Nigeria is increasingly liberalizing its financial services sector away from a total dependence on banks to include providers with different business models and distribution channels. The latest step in that evolution is the granting of ‘payment service bank’ licenses to MTN and Airtel, two of the country’s biggest providers of telecom services.
Both received final authorization from the Central Bank of Nigeria (CBN) in April, six months after an approval-in-principle was issued last November.
When their PSBs begin operations, MTN, and Airtel will not provide every type of banking service in Nigeria. They won’t be able to lend to or facilitate foreign exchange transfers for customers, for example.
But the license will “open the opportunity for expanding reach to more remote, lower income customers that banks have been unable to reach,” says Ashley Immanuel, the former CEO of EFInA, a group that publishes research on access to financial services in Nigeria.
What are payment service banks?
CBN introduced the PSB license in 2018, modeled after India’s payments banks, which were created by The Reserve Bank of India in 2015 to take banking to rural areas, serving migrant workers and low-income families. One of India’s six payments banks is owned by Airtel, another by Mukesh Ambani’s telecom giant, Jio.

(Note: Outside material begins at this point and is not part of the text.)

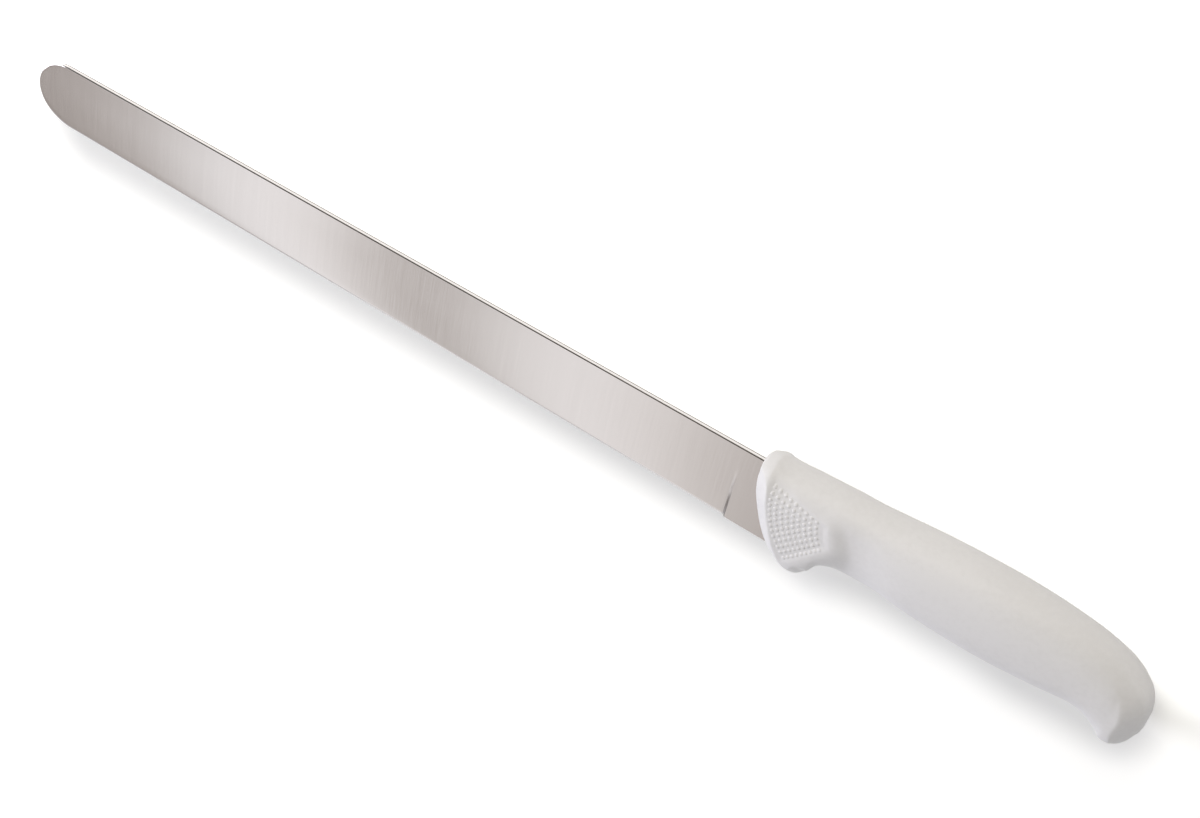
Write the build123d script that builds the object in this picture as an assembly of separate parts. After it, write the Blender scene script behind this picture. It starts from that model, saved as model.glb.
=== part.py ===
from build123d import *
import math
import os

# A long slicing and carving knife, lying on its side.
# X runs from the tip to the pommel, Y from the edge to the spine, Z out of the blade's face.
# Lengths are in millimetres. Places are drawn from the point where the spine enters
# the collar, on the middle plane of the blade, and moved to the frame at the end.

# Blade
blade_length = 305.0          # tip to the front of the collar
stock_thickness = 1.8         # ricasso and tang, as rolled
ground_thickness = 1.74       # flat faces of the ground blade
heel_height = 33.0            # spine to edge where the handle begins
tip_height = 27.4             # spine to edge where the round tip begins
spine_rounding = 0.3
ricasso_length = 7.2          # unground stretch in front of the collar
grind_start = 9.0             # below the spine, the faces are flat down to here
edge_thickness = 0.5          # behind the cutting bevel
bevel_height = 0.9
edge_land = 0.08

# Tang, hidden in the handle
heel_cover = 15.0             # full blade height reaches this far into the guard
tang_length = 112.0
tang_drop = 5.5               # from the spine line down to the tang's upper edge
tang_front_height = 14.0
tang_rear_height = 9.0
tang_corner = 3.0
anchor_hole_diameter = 7.0
anchor_hole_spacing = 28.0
anchor_hole_count = 3
first_hole = 38.0             # from the collar's front

# Handle
handle_length = 144.0
handle_height = 44.3          # from the top of the back to the bottom of the guard
handle_thickness = 24.8
grip_wall = 5.0               # outer moulding over the core
core_start = 18.0             # outer moulding in front of the core
pommel_cover = 18.0           # outer moulding behind the core

# One overrun serves every cut
overrun = 2.0

# Cross-sections of the handle, from the collar to the pommel, as shares: how far along
# the handle's length; then of its height, measured up from the spine line, the top, the
# bottom and the widest level; then of its thickness. The last two say how full the
# section is above and below its widest level: 2 is an ellipse, more is squarer.
handle_section_shares = [
    (0.000, 0.063, -0.160, -0.045, 0.21, 2.2, 2.2),
    (0.007, 0.083, -0.240, -0.070, 0.40, 2.2, 2.2),
    (0.021, 0.096, -0.368, -0.135, 0.59, 2.3, 2.2),
    (0.038, 0.100, -0.500, -0.180, 0.72, 2.3, 2.2),
    (0.056, 0.096, -0.607, -0.205, 0.805, 2.3, 2.3),
    (0.083, 0.088, -0.727, -0.225, 0.83, 2.3, 2.4),
    (0.111, 0.085, -0.810, -0.225, 0.83, 2.3, 2.45),
    (0.139, 0.087, -0.849, -0.225, 0.83, 2.3, 2.45),
    (0.163, 0.092, -0.832, -0.225, 0.83, 2.3, 2.45),
    (0.184, 0.095, -0.747, -0.220, 0.83, 2.3, 2.4),
    (0.200, 0.097, -0.645, -0.205, 0.825, 2.3, 2.3),
    (0.215, 0.099, -0.602, -0.180, 0.81, 2.3, 2.1),
    (0.236, 0.100, -0.587, -0.155, 0.785, 2.3, 1.85),
    (0.278, 0.102, -0.583, -0.140, 0.79, 2.3, 1.8),
    (0.347, 0.115, -0.577, -0.150, 0.85, 2.3, 1.95),
    (0.430, 0.135, -0.582, -0.175, 0.935, 2.3, 2.15),
    (0.527, 0.149, -0.588, -0.200, 0.985, 2.3, 2.25),
    (0.625, 0.151, -0.586, -0.205, 1.00, 2.3, 2.3),
    (0.708, 0.140, -0.565, -0.215, 0.98, 2.3, 2.3),
    (0.777, 0.117, -0.540, -0.225, 0.95, 2.3, 2.3),
    (0.826, 0.093, -0.520, -0.225, 0.92, 2.3, 2.3),
    (0.861, 0.068, -0.530, -0.250, 0.905, 2.3, 2.3),
    (0.888, 0.040, -0.580, -0.270, 0.895, 2.3, 2.3),
    (0.912, 0.006, -0.670, -0.295, 0.88, 2.3, 2.3),
    (0.935, -0.036, -0.722, -0.335, 0.81, 2.3, 2.3),
    (0.960, -0.093, -0.710, -0.380, 0.68, 2.3, 2.3),
    (0.981, -0.165, -0.643, -0.400, 0.51, 2.3, 2.3),
    (0.994, -0.245, -0.555, -0.400, 0.34, 2.2, 2.2),
    (1.000, -0.330, -0.470, -0.400, 0.16, 2.0, 2.0),
]
points_per_section = 20

half_stock = stock_thickness / 2
half_ground = ground_thickness / 2
half_handle = handle_thickness / 2


def edge_depth(x):
    """Distance from the spine line down to the cutting edge at x."""
    run = blade_length - tip_height / 2
    return heel_height + (heel_height - tip_height) * x / run


def grind_drop(depth, edge):
    """How far the convex grind has come in from the flat face at this depth."""
    run = edge - bevel_height - grind_start
    loss = half_ground - edge_thickness / 2
    radius = (run**2 + loss**2) / (2 * loss)
    return radius - math.sqrt(radius**2 - (depth - grind_start) ** 2)


def ground_section(x):
    """Blade section at x: rounded spine, flat faces, convex grind, cutting bevel."""
    edge = edge_depth(x)
    bevel = edge - bevel_height
    middle = (grind_start + bevel) / 2
    corner = spine_rounding * (1 - math.sqrt(0.5))
    side = []
    for sign in (1, -1):
        face = sign * half_ground
        rim = sign * (half_ground - spine_rounding)
        near = sign * (half_ground - corner)
        behind = sign * edge_thickness / 2
        through = sign * (half_ground - grind_drop(middle, edge))
        land = sign * edge_land / 2
        spine = (x, 0, rim)
        flat = (x, -spine_rounding, face)
        grind = (x, -grind_start, face)
        shoulder = (x, -bevel, behind)
        side += [
            ThreePointArc(spine, (x, -corner, near), flat),
            Line(flat, grind),
            ThreePointArc(grind, (x, -middle, through), shoulder),
            Line(shoulder, (x, -edge, land)),
        ]
    spine_line = Line(side[0] @ 0, side[4] @ 0)
    edge_line = Line(side[3] @ 1, side[7] @ 1)
    return make_face([spine_line, edge_line] + side)


def ground_blade():
    """Ground stretch of the blade, from the plunge line past the tip."""
    heel = ground_section(-ricasso_length)
    far = ground_section(-blade_length - overrun)
    return loft([heel, far], ruled=True)


def tip_outline():
    """Side outline of the blade with its full-round tip, as a solid to keep."""
    radius = tip_height / 2
    centre = -blade_length + radius
    start = (centre, 0)
    end = (centre, -tip_height)
    deep = -heel_height - overrun
    outline = [
        Polyline((0, overrun), (centre, overrun), start),
        ThreePointArc(start, (-blade_length, -radius), end),
        Polyline(end, (centre, deep), (0, deep), (0, overrun)),
    ]
    return extrude(make_face(outline), amount=stock_thickness, both=True)


def blank():
    """Unground stretch of the blade with the tang that the handle is moulded on."""
    tang_top = -tang_drop
    tang_low = tang_top - tang_front_height
    rear_rise = (tang_front_height - tang_rear_height) / 2
    outline = Polyline(
        (-ricasso_length, 0),
        (heel_cover, 0),
        (heel_cover + tang_drop, tang_top),
        (tang_length, tang_top - rear_rise),
        (tang_length, tang_low + rear_rise),
        (heel_cover + heel_height + tang_low, tang_low),
        (heel_cover, -heel_height),
        (0, -heel_height),
        (-ricasso_length, -edge_depth(-ricasso_length)),
        close=True,
    )
    plate = extrude(make_face(outline), amount=half_stock, both=True)
    rear_corners = plate.edges().filter_by(Axis.Z).sort_by(Axis.X)[-2:]
    plate = fillet(rear_corners, tang_corner)
    spine_edges = plate.edges().filter_by(Axis.X).sort_by(Axis.Y)[-2:]
    plate = fillet(spine_edges, spine_rounding)
    level = tang_top - tang_front_height / 2
    for number in range(anchor_hole_count):
        place = Pos(first_hole + number * anchor_hole_spacing, level)
        plate -= place * Cylinder(anchor_hole_diameter / 2, stock_thickness + overrun)
    return plate


def make_blade():
    """One piece of steel: ground blade, ricasso and tang."""
    return (ground_blade() & tip_outline()) + blank()


def handle_section(row, inset):
    """One cross-section of the handle, drawn this far inside its skin."""
    along, top, low, widest, thickness, full_up, full_down = row
    x = along * handle_length
    centre = widest * handle_height
    up = (top - widest) * handle_height - inset
    down = (widest - low) * handle_height - inset
    half = thickness * half_handle - inset
    points = []
    for number in range(points_per_section):
        angle = 2 * math.pi * number / points_per_section
        rise = math.cos(angle)
        side = math.sin(angle)
        power = 2 / (full_up if rise > 0 else full_down)
        reach = up if rise > 0 else down
        y = centre + reach * math.copysign(abs(rise) ** power, rise)
        z = half * math.copysign(abs(side) ** power, side)
        points.append((x, y, z))
    return make_face(Spline(*points, periodic=True))


def handle_body(rows, inset):
    """Smooth solid through the given cross-sections."""
    return loft([handle_section(row, inset) for row in rows])


def row_at(x):
    """Shares of the section at x, in between those of its two neighbours."""
    along = x / handle_length
    for before, after in zip(handle_section_shares, handle_section_shares[1:]):
        if along <= after[0]:
            part = (along - before[0]) / (after[0] - before[0])
            return [a + part * (b - a) for a, b in zip(before, after)]


def make_core(blade):
    """First moulding: fills the thick of the handle and plugs the tang's holes."""
    front = row_at(core_start)
    rear = row_at(handle_length - pommel_cover)
    between = [row for row in handle_section_shares if front[0] < row[0] < rear[0]]
    return handle_body([front] + between + [rear], grip_wall) - blade


def make_grip(blade, core):
    """Outer moulding: collar, guard, grip and pommel in one piece."""
    return handle_body(handle_section_shares, 0) - core - blade


def in_frame(piece):
    """Move a piece so that the origin is under the middle of the whole knife."""
    top_share = max(row[1] for row in handle_section_shares)
    low_share = min(row[2] for row in handle_section_shares)
    middle_x = (handle_length - blade_length) / 2
    middle_y = (top_share + low_share) * handle_height / 2
    return Pos(-middle_x, -middle_y, half_handle) * piece


blade = make_blade()
core = make_core(blade)
grip = make_grip(blade, core)

os.makedirs("parts", exist_ok=True)
for name, piece in (("blade", blade), ("handle_core", core), ("handle_grip", grip)):
    export_step(in_frame(piece), f"parts/{name}.step")
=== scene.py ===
import math
import bpy
import numpy as np
from mathutils import Matrix, Vector


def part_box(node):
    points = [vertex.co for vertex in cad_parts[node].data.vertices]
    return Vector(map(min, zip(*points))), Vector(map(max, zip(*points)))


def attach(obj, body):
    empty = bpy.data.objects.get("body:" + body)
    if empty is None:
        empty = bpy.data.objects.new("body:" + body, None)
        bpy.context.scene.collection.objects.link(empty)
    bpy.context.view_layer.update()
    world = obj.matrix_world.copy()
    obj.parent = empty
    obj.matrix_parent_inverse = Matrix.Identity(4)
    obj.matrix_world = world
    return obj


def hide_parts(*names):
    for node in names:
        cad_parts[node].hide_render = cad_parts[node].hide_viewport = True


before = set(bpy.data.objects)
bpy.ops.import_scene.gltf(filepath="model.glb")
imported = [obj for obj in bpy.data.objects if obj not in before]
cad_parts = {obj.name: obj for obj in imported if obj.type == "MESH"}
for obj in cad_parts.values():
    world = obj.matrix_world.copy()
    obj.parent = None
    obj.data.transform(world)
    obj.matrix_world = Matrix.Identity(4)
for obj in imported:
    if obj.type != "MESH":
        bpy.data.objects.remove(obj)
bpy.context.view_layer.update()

# Blade
# One strip of stainless steel, hardened and ground thin towards the edge. The grind stops
# at a plunge line in front of the handle. The tip is a full round, and the spine is eased.
mm = 0.001
blade_low, blade_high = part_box("blade")
grip_low, grip_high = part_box("handle_grip")
collar = grip_low.x
spine = blade_high.y
middle = (blade_low.z + blade_high.z) / 2
blade_length = collar - blade_low.x
heel_height = blade_high.y - blade_low.y
tip_height = 27.4 * mm
half_stock = (blade_high.z - blade_low.z) / 2
half_ground = 0.87 * mm
grind_start = 9 * mm
half_behind_edge = 0.25 * mm
bevel_height = 0.75 * mm
half_land = 0.04 * mm
spine_rounding = 0.3 * mm
rim_rounding = 0.3 * mm
ricasso_length = 7.2 * mm
plunge_width = 1.3 * mm
plunge_margin = 0.4 * plunge_width
plunge_zone = 6 * mm
flat_blend = 12 * mm
heel_cover = 15 * mm
tip_steps = 28
straight_steps = 60
plunge_steps = 19
face_steps = 16
blade_crease = 35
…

Nigeria is following this playbook.
Its PSB license is a type of mobile money license reserved for non-bank institutions (including supermarket chains) that can demonstrate an ability to reach the rural areas, where two-thirds of the country’s 106 million adults live. While 45% of Nigerian adults have bank accounts, 36% are still completely financially excluded, EFInA’s report for 2020 (pdf) said.

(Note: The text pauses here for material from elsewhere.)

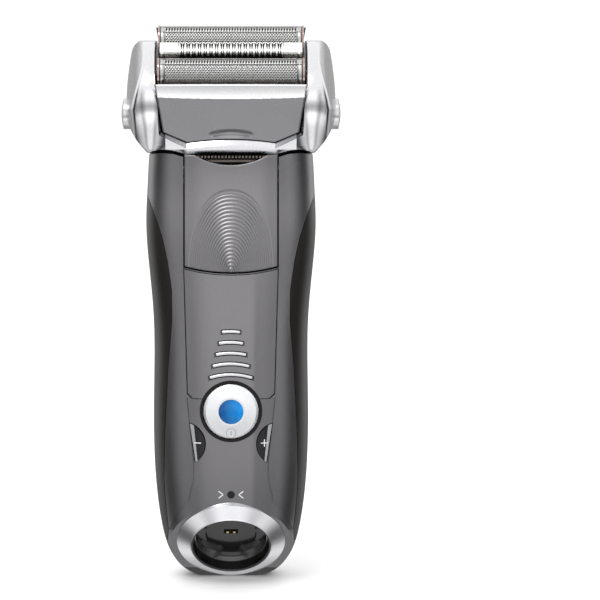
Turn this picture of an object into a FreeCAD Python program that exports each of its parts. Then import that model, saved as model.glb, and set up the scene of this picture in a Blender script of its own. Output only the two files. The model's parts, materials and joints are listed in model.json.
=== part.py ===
import FreeCAD, Part

import math
import os

Vector = FreeCAD.Vector

# Cordless foil shaver, standing on its foot.  Millimetres; +Z up, -Y is the front, +X is right.
# Origin: middle of the footprint, on the surface the shaver stands on.

# ---------------------------------------------------------------- driving dimensions
HANDLE_AXIS_Y = 2.6     # where the handle's axis stands, so that the footprint is centred
PIVOT_Z = 140.7         # height of the axis on which the head swivels
HEAD_TILT = 32.0        # forward lean of the head at rest, degrees
SKIN = 1.6              # thickness of the outer layer: grips, centre cover
WALL = 3.0              # full thickness of the handle's shells
GAP = 0.3               # shadow gap round covers and buttons
FINE_GAP = 0.15         # gap round the moulded-in grips
SQUARENESS = 2.6        # superellipse exponent of the handle's sections
SECTION_STEPS = 12

# handle sections: height, half width, front, back
HANDLE_SECTIONS = [
    (0.0, 9.0, 0.5, 11.5),
    (1.5, 13.0, -3.5, 13.8),
    (5.0, 16.3, -9.0, 15.3),
    (10.0, 18.9, -13.5, 16.0),
    (17.0, 20.7, -16.0, 16.6),
    (27.0, 22.1, -17.2, 17.0),
    (40.0, 22.9, -17.4, 17.2),
    (60.0, 22.9, -17.0, 17.2),
    (80.0, 23.0, -16.2, 16.6),
    (95.0, 24.3, -15.4, 15.8),
    (108.0, 25.1, -14.6, 15.0),
    (118.0, 24.7, -13.6, 14.2),
    (127.0, 24.2, -13.3, 13.3),
    (132.0, 23.4, -13.0, 12.8),
]
SADDLE_GAP = 0.7        # between the head's belly and the trough in the top of the handle
SADDLE_WALL = 2.0
FRONT_TOP_Z = 129.15    # top of the handle's front wall
CREASE_DEPTH = 0.4      # the middle of the front is set back between two rounded flanks

# sloping end of the handle with the charging socket
END_CENTRE = Vector(0, -7.8, 12.95)
END_ANGLE = 52.0        # its normal, from straight down towards the front
RING_R = 16.1
RING_TOP = 2.25
DISH_OUTER_R = 11.85
DISH_R = 11.4
DISH_TOP = 2.0
DISH_STEP = -0.4        # the plug's bore ends here, on a narrower wall
LINER_R = 10.7
DISH_FLOOR = 3.5
DISH_BASE = 5.0

# edge of the side grips: height, distance from the middle
GRIP_EDGE = [
    (9.0, 20.5), (13.0, 19.0), (16.2, 18.6), (26.8, 19.6), (32.8, 19.9), (44.8, 19.7),
    (65.9, 18.6), (80.3, 17.4), (89.3, 17.5), (97.7, 18.7), (104.3, 20.2), (108.8, 21.7),
    (114.8, 24.1), (118.5, 26.5),
]
GRIP_BACK_Y = 9.0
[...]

PSBs offer deposits and withdrawals, cross-border remittances, and can issue debit cards, but not credit cards. 25% of their operations must be in rural areas.
Nigeria now has 5 PSBs, as MTN, and Airtel join Glo, and 9Mobile, also mobile network operators, in obtaining the coveted license (Glo and 9Mobile got theirs in 2020.) Each of them formed a subsidiary for this purpose: MoMo PSB, Smartcash PSB, Moneymaster PSB, and 9PSB respectively. A minimum capital of 5 billion naira ($13 million) is required to operate a PSB, according to the CBN’s guidelines (pdf).
Telcos can offer cost-effective financial services
There is some optimism for these telco-owned PSBs, given that four of the telcos have a combined 198 million active mobile phone subscribers. MTN, for example, has above 80% national coverage of the baseline 2G and 3G services that will power most PSB services through technologies like USSD and electronic wallets.
EFInA’s view, shared in an email to Quartz, is that telcos like MTN “have great potential to advance financial inclusion” by taking advantage of their large capital base, strong brand presence, technology, and ability to scale. A report by the GSM Association (pdf), an organization that tracks trends in mobile financial services across the world, projects that PSBs in Nigeria will be able to “deliver services cost-effectively in rural areas.”
Where banks have to charge prohibitive fees on low value transactions, hence discouraging the participation of poor customers, telcos can take advantage of the fact that those customers already use their voice (and, probably, data) services to add value.
But success in achieving financial inclusion isn’t a foregone conclusion for these telcos. Assessments by EFInA and GMSA agree that big awareness drives in the target areas will be needed to get consumer buy-in. Strategic partnerships will also play a role as each cannot operate in silos; partnering with banks, micro credit lenders, and insurance companies will be key aspects of long-term success.